▶ Short problem: Print, exactly and completely, every entry in the data.

▶ Stored data entries:

============

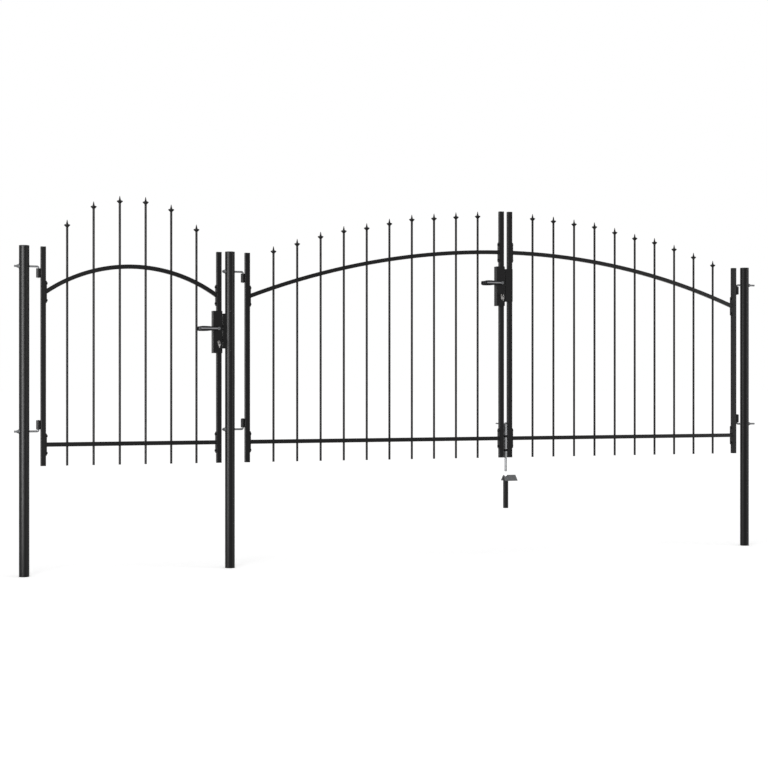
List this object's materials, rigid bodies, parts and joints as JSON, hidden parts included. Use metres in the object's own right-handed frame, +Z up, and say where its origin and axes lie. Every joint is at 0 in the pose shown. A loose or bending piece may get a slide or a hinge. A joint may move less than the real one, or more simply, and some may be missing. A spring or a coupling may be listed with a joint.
{
  "type": "wrought iron driveway gate",
  "caption": "Black steel wicket and double driveway gate on round posts, with arched rails, spear-topped pickets, hook hinges, lever locks and a drop bolt.",
  "frame": {"origin": "centre of the middle post's foot, on its flat underside", "axes": "+X along the gate line to the right seen from the front, +Y away from the front, +Z up"},
  "size_m": [5.078, 0.2055, 2.259],
  "materials": {
    "black_coat": "satin",
    "black_cap": "matt",
    "zinc_plate": "satin",
    "lever_grey": "satin",
    "nickel": "polished"
  },
  "bodies": {
    "root": {"hinge_nuts": "zinc_plate", "hinge_washers": "zinc_plate", "left_hinge_hooks": "zinc_plate", "post_caps": "black_cap", "post_left": "black_coat", "post_middle": "black_coat", "post_right": "black_coat", "right_hinge_hooks": "zinc_plate", "socket_catch": "zinc_plate", "socket_tube": "black_coat", "wicket_hinge_hooks": "zinc_plate", "wicket_keeper": "black_coat"},
    "wicket": {"wicket_arched_rail": "black_coat", "wicket_bottom_rail": "black_coat", "wicket_flange_bolts": "black_coat", "wicket_hinge_barrels": "black_coat", "wicket_hinge_stile": "black_coat", "wicket_lock_case": "black_coat", "wicket_lock_cylinder": "nickel", "wicket_lock_stile": "black_coat", "wicket_pickets": "black_coat", "wicket_stile_caps": "black_cap"},
    "left_leaf": {"left_arched_rail": "black_coat", "left_bottom_rail": "black_coat", "left_flange_bolts": "black_coat", "left_hinge_barrels": "black_coat", "left_hinge_stile": "black_coat", "left_lock_case": "black_coat", "left_lock_cylinder": "nickel", "left_lock_stile": "black_coat", "left_pickets": "black_coat", "left_stile_caps": "black_cap"},
    "right_leaf": {"drop_bolt_bands": "black_coat", "drop_bolt_tube": "zinc_plate", "right_arched_rail": "black_coat", "right_bottom_rail": "black_coat", "right_flange_bolts": "black_coat", "right_hinge_barrels": "black_coat", "right_hinge_stile": "black_coat", "right_keeper": "black_coat", "right_meeting_stile": "black_coat", "right_pickets": "black_coat", "right_stile_caps": "black_cap"},
    "wicket_handle": {"wicket_lever": "lever_grey"},
    "left_handle": {"left_lever": "lever_grey"},
    "wicket_key_plug": {"wicket_key": "nickel"},
    "left_key_plug": {"left_key": "nickel"},
    "bolt": {"drop_bolt": "zinc_plate", "drop_bolt_handle": "zinc_plate"}
  },
  "joints": [
    {"name": "wicket_swing", "type": "hinge", "parent": "root", "child": "wicket", "pos_m": [-1.1575, 0, 0.85], "axis": [0, 0, 1], "range_deg": [0, 90]},
    {"name": "left_leaf_swing", "type": "hinge", "parent": "root", "child": "left_leaf", "pos_m": [0.0815, 0, 0.85], "axis": [0, 0, 1], "range_deg": [0, 90]},
    {"name": "right_leaf_swing", "type": "hinge", "parent": "root", "child": "right_leaf", "pos_m": [3.6395, 0, 0.85], "axis": [0, 0, -1], "range_deg": [0, 90]},
    {"name": "wicket_lever_turn", "type": "hinge", "parent": "wicket", "child": "wicket_handle", "pos_m": [-0.078, 0, 1.467], "axis": [0, -1, 0], "range_deg": [0, 40], "stiffness_Nm_per_rad": 1.5, "springref_deg": -34.38},
    {"name": "left_lever_turn", "type": "hinge", "parent": "left_leaf", "child": "left_handle", "pos_m": [1.8225, 0, 1.7895], "axis": [0, -1, 0], "range_deg": [0, 40], "stiffness_Nm_per_rad": 1.5, "springref_deg": -34.38},
    {"name": "wicket_key_turn", "type": "hinge", "parent": "wicket", "child": "wicket_key_plug", "pos_m": [-0.078, 0, 1.384], "axis": [0, -1, 0], "range_deg": [-90, 90]},
    {"name": "left_key_turn", "type": "hinge", "parent": "left_leaf", "child": "left_key_plug", "pos_m": [1.8225, 0, 1.7065], "axis": [0, -1, 0], "range_deg": [-90, 90]},
    {"name": "drop_bolt_slide", "type": "slide", "parent": "right_leaf", "child": "bolt", "axis": [0, 0, -1], "range_m": [0, 0.065]}
  ]
}
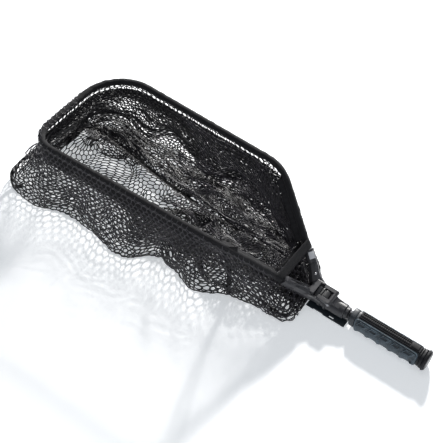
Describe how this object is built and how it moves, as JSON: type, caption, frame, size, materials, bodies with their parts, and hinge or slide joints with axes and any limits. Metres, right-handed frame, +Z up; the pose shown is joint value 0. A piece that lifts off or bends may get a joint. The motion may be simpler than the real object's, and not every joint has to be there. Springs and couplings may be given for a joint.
{
  "type": "landing net",
  "caption": "Folding landing net: raised hoop with a deep mesh bag, a Y hub with a fold hinge, latch and lock ring, and a short rubber grip that slides out.",
  "frame": {"origin": "centre of the bounding box, on the surface that the bag and the butt of the handle stand on", "axes": "+Z up, +X along the handle towards its butt, the hoop reaches towards -X, Y across the hoop"},
  "size_m": [0.9677, 0.3028, 0.1957],
  "materials": {
    "rim_tube": "satin anodised tube",
    "sleeve_fabric": "matte woven sleeve",
    "webbing": "matte woven webbing",
    "netting": "matte coated twine",
    "hub_plastic": "fine satin moulded nylon",
    "dark_plastic": "satin",
    "steel": "satin",
    "grip_black": "matte",
    "grip_rubber": "matte",
    "clip_plastic": "satin",
    "cap_rim": "satin"
  },
  "bodies": {
    "head": {"rim_tube_far": "rim_tube", "rim_tube_near": "rim_tube", "rim_tube_front": "rim_tube", "rim_sleeve_far": "sleeve_fabric", "rim_sleeve_near": "sleeve_fabric", "rim_sleeve_front": "sleeve_fabric", "collar_band": "webbing", "v_strap": "webbing", "net_wall": "netting", "net_floor": "netting", "hub_body": "hub_plastic", "arm_socket_far": "hub_plastic", "arm_socket_near": "hub_plastic", "brace_rod_far": "hub_plastic", "brace_rod_near": "hub_plastic", "brace_sleeve_far": "hub_plastic", "brace_sleeve_near": "hub_plastic", "hub_screw_far": "steel", "hub_screw_near": "steel", "hinge_pin": "steel", "latch_pin": "steel"},
    "latch": {"latch_lever": "hub_plastic"},
    "ring": {"lock_ring": "dark_plastic"},
    "handle": {"pole_socket": "hub_plastic", "socket_end_collar": "hub_plastic", "belt_clip": "clip_plastic"},
    "grip": {"inner_pole": "rim_tube", "neck_ferrule": "steel", "grip_core": "grip_black", "grip_panel_far": "grip_rubber", "grip_panel_near": "grip_rubber", "grip_top_strip": "grip_black", "grip_underside": "grip_rubber", "end_cap": "grip_black", "end_cap_disc": "cap_rim"}
  },
  "joints": [
    {"name": "head_fold", "type": "hinge", "parent": "head", "child": "handle", "pos_m": [0.267, 0, 0.0407], "axis": [0, -1, 0], "range_deg": [0, 95]},
    {"name": "latch_release", "type": "hinge", "parent": "head", "child": "latch", "pos_m": [0.2365, 0.006, 0.0435], "axis": [-1, 0, 0], "range_deg": [0, 50], "stiffness_Nm_per_rad": 0.02},
    {"name": "ring_twist", "type": "hinge", "parent": "head", "child": "ring", "pos_m": [0.245, 0, 0.022], "axis": [1, 0, 0], "range_deg": [0, 45]},
    {"name": "pole_slide", "type": "slide", "parent": "handle", "child": "grip", "axis": [1, 0, 0], "range_m": [0, 0.03]}
  ]
}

============

▶ Answer to this exercise:
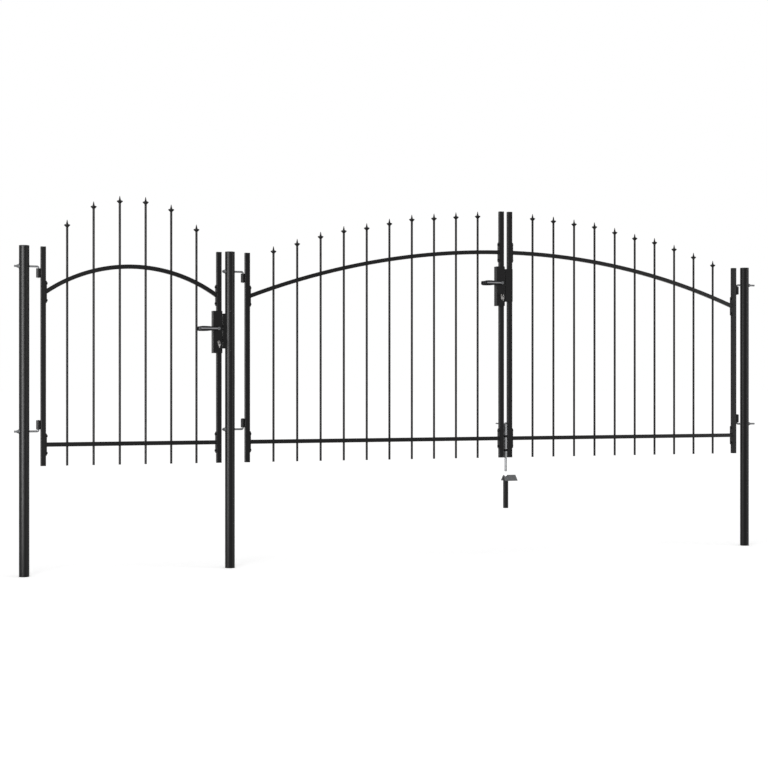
List this object's materials, rigid bodies, parts and joints as JSON, hidden parts included. Use metres in the object's own right-handed frame, +Z up, and say where its origin and axes lie. Every joint is at 0 in the pose shown. A loose or bending piece may get a slide or a hinge. A joint may move less than the real one, or more simply, and some may be missing. A spring or a coupling may be listed with a joint.
{
  "type": "wrought iron driveway gate",
  "caption": "Black steel wicket and double driveway gate on round posts, with arched rails, spear-topped pickets, hook hinges, lever locks and a drop bolt.",
  "frame": {"origin": "centre of the middle post's foot, on its flat underside", "axes": "+X along the gate line to the right seen from the front, +Y away from the front, +Z up"},
  "size_m": [5.078, 0.2055, 2.259],
  "materials": {
    "black_coat": "satin",
    "black_cap": "matt",
    "zinc_plate": "satin",
    "lever_grey": "satin",
    "nickel": "polished"
  },
  "bodies": {
    "root": {"hinge_nuts": "zinc_plate", "hinge_washers": "zinc_plate", "left_hinge_hooks": "zinc_plate", "post_caps": "black_cap", "post_left": "black_coat", "post_middle": "black_coat", "post_right": "black_coat", "right_hinge_hooks": "zinc_plate", "socket_catch": "zinc_plate", "socket_tube": "black_coat", "wicket_hinge_hooks": "zinc_plate", "wicket_keeper": "black_coat"},
    "wicket": {"wicket_arched_rail": "black_coat", "wicket_bottom_rail": "black_coat", "wicket_flange_bolts": "black_coat", "wicket_hinge_barrels": "black_coat", "wicket_hinge_stile": "black_coat", "wicket_lock_case": "black_coat", "wicket_lock_cylinder": "nickel", "wicket_lock_stile": "black_coat", "wicket_pickets": "black_coat", "wicket_stile_caps": "black_cap"},
    "left_leaf": {"left_arched_rail": "black_coat", "left_bottom_rail": "black_coat", "left_flange_bolts": "black_coat", "left_hinge_barrels": "black_coat", "left_hinge_stile": "black_coat", "left_lock_case": "black_coat", "left_lock_cylinder": "nickel", "left_lock_stile": "black_coat", "left_pickets": "black_coat", "left_stile_caps": "black_cap"},
    "right_leaf": {"drop_bolt_bands": "black_coat", "drop_bolt_tube": "zinc_plate", "right_arched_rail": "black_coat", "right_bottom_rail": "black_coat", "right_flange_bolts": "black_coat", "right_hinge_barrels": "black_coat", "right_hinge_stile": "black_coat", "right_keeper": "black_coat", "right_meeting_stile": "black_coat", "right_pickets": "black_coat", "right_stile_caps": "black_cap"},
    "wicket_handle": {"wicket_lever": "lever_grey"},
    "left_handle": {"left_lever": "lever_grey"},
    "wicket_key_plug": {"wicket_key": "nickel"},
    "left_key_plug": {"left_key": "nickel"},
    "bolt": {"drop_bolt": "zinc_plate", "drop_bolt_handle": "zinc_plate"}
  },
  "joints": [
    {"name": "wicket_swing", "type": "hinge", "parent": "root", "child": "wicket", "pos_m": [-1.1575, 0, 0.85], "axis": [0, 0, 1], "range_deg": [0, 90]},
    {"name": "left_leaf_swing", "type": "hinge", "parent": "root", "child": "left_leaf", "pos_m": [0.0815, 0, 0.85], "axis": [0, 0, 1], "range_deg": [0, 90]},
    {"name": "right_leaf_swing", "type": "hinge", "parent": "root", "child": "right_leaf", "pos_m": [3.6395, 0, 0.85], "axis": [0, 0, -1], "range_deg": [0, 90]},
    {"name": "wicket_lever_turn", "type": "hinge", "parent": "wicket", "child": "wicket_handle", "pos_m": [-0.078, 0, 1.467], "axis": [0, -1, 0], "range_deg": [0, 40], "stiffness_Nm_per_rad": 1.5, "springref_deg": -34.38},
    {"name": "left_lever_turn", "type": "hinge", "parent": "left_leaf", "child": "left_handle", "pos_m": [1.8225, 0, 1.7895], "axis": [0, -1, 0], "range_deg": [0, 40], "stiffness_Nm_per_rad": 1.5, "springref_deg": -34.38},
    {"name": "wicket_key_turn", "type": "hinge", "parent": "wicket", "child": "wicket_key_plug", "pos_m": [-0.078, 0, 1.384], "axis": [0, -1, 0], "range_deg": [-90, 90]},
    {"name": "left_key_turn", "type": "hinge", "parent": "left_leaf", "child": "left_key_plug", "pos_m": [1.8225, 0, 1.7065], "axis": [0, -1, 0], "range_deg": [-90, 90]},
    {"name": "drop_bolt_slide", "type": "slide", "parent": "right_leaf", "child": "bolt", "axis": [0, 0, -1], "range_m": [0, 0.065]}
  ]
}
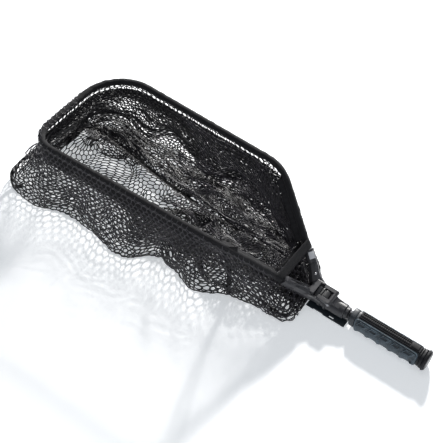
Describe how this object is built and how it moves, as JSON: type, caption, frame, size, materials, bodies with their parts, and hinge or slide joints with axes and any limits. Metres, right-handed frame, +Z up; the pose shown is joint value 0. A piece that lifts off or bends may get a joint. The motion may be simpler than the real object's, and not every joint has to be there. Springs and couplings may be given for a joint.
{
  "type": "landing net",
  "caption": "Folding landing net: raised hoop with a deep mesh bag, a Y hub with a fold hinge, latch and lock ring, and a short rubber grip that slides out.",
  "frame": {"origin": "centre of the bounding box, on the surface that the bag and the butt of the handle stand on", "axes": "+Z up, +X along the handle towards its butt, the hoop reaches towards -X, Y across the hoop"},
  "size_m": [0.9677, 0.3028, 0.1957],
  "materials": {
    "rim_tube": "satin anodised tube",
    "sleeve_fabric": "matte woven sleeve",
    "webbing": "matte woven webbing",
    "netting": "matte coated twine",
    "hub_plastic": "fine satin moulded nylon",
    "dark_plastic": "satin",
    "steel": "satin",
    "grip_black": "matte",
    "grip_rubber": "matte",
    "clip_plastic": "satin",
    "cap_rim": "satin"
  },
  "bodies": {
    "head": {"rim_tube_far": "rim_tube", "rim_tube_near": "rim_tube", "rim_tube_front": "rim_tube", "rim_sleeve_far": "sleeve_fabric", "rim_sleeve_near": "sleeve_fabric", "rim_sleeve_front": "sleeve_fabric", "collar_band": "webbing", "v_strap": "webbing", "net_wall": "netting", "net_floor": "netting", "hub_body": "hub_plastic", "arm_socket_far": "hub_plastic", "arm_socket_near": "hub_plastic", "brace_rod_far": "hub_plastic", "brace_rod_near": "hub_plastic", "brace_sleeve_far": "hub_plastic", "brace_sleeve_near": "hub_plastic", "hub_screw_far": "steel", "hub_screw_near": "steel", "hinge_pin": "steel", "latch_pin": "steel"},
    "latch": {"latch_lever": "hub_plastic"},
    "ring": {"lock_ring": "dark_plastic"},
    "handle": {"pole_socket": "hub_plastic", "socket_end_collar": "hub_plastic", "belt_clip": "clip_plastic"},
    "grip": {"inner_pole": "rim_tube", "neck_ferrule": "steel", "grip_core": "grip_black", "grip_panel_far": "grip_rubber", "grip_panel_near": "grip_rubber", "grip_top_strip": "grip_black", "grip_underside": "grip_rubber", "end_cap": "grip_black", "end_cap_disc": "cap_rim"}
  },
  "joints": [
    {"name": "head_fold", "type": "hinge", "parent": "head", "child": "handle", "pos_m": [0.267, 0, 0.0407], "axis": [0, -1, 0], "range_deg": [0, 95]},
    {"name": "latch_release", "type": "hinge", "parent": "head", "child": "latch", "pos_m": [0.2365, 0.006, 0.0435], "axis": [-1, 0, 0], "range_deg": [0, 50], "stiffness_Nm_per_rad": 0.02},
    {"name": "ring_twist", "type": "hinge", "parent": "head", "child": "ring", "pos_m": [0.245, 0, 0.022], "axis": [1, 0, 0], "range_deg": [0, 45]},
    {"name": "pole_slide", "type": "slide", "parent": "handle", "child": "grip", "axis": [1, 0, 0], "range_m": [0, 0.03]}
  ]
}